Start of SUPPLIED INFORMATION

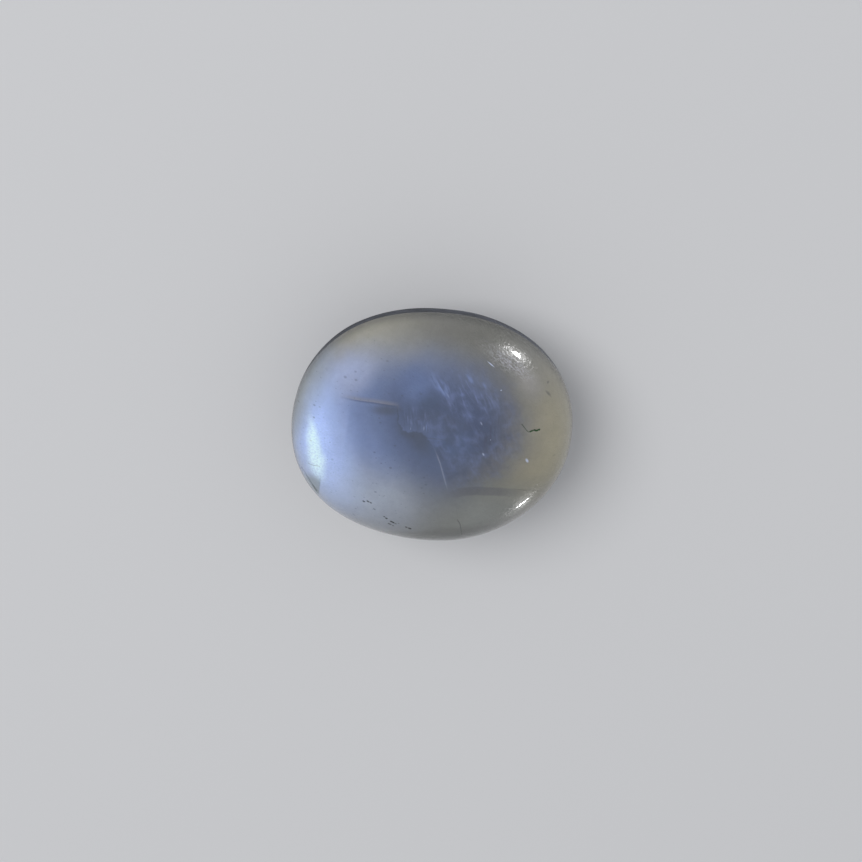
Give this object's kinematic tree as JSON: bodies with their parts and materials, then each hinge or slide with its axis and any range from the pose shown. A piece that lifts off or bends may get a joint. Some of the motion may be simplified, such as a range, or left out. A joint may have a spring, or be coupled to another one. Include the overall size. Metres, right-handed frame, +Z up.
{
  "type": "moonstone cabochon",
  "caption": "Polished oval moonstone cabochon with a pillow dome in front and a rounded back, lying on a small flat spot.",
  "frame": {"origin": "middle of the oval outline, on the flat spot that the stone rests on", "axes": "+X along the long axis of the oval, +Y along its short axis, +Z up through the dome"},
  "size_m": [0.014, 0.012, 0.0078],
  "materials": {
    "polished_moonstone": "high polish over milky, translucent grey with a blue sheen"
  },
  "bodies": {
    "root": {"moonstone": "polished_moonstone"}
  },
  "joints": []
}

End of SUPPLIED INFORMATION

§ **YOUR TASK**
What is the number of lines in the listing above that contain the string "with"? Give only the number.

§ **IN RESPONSE**
3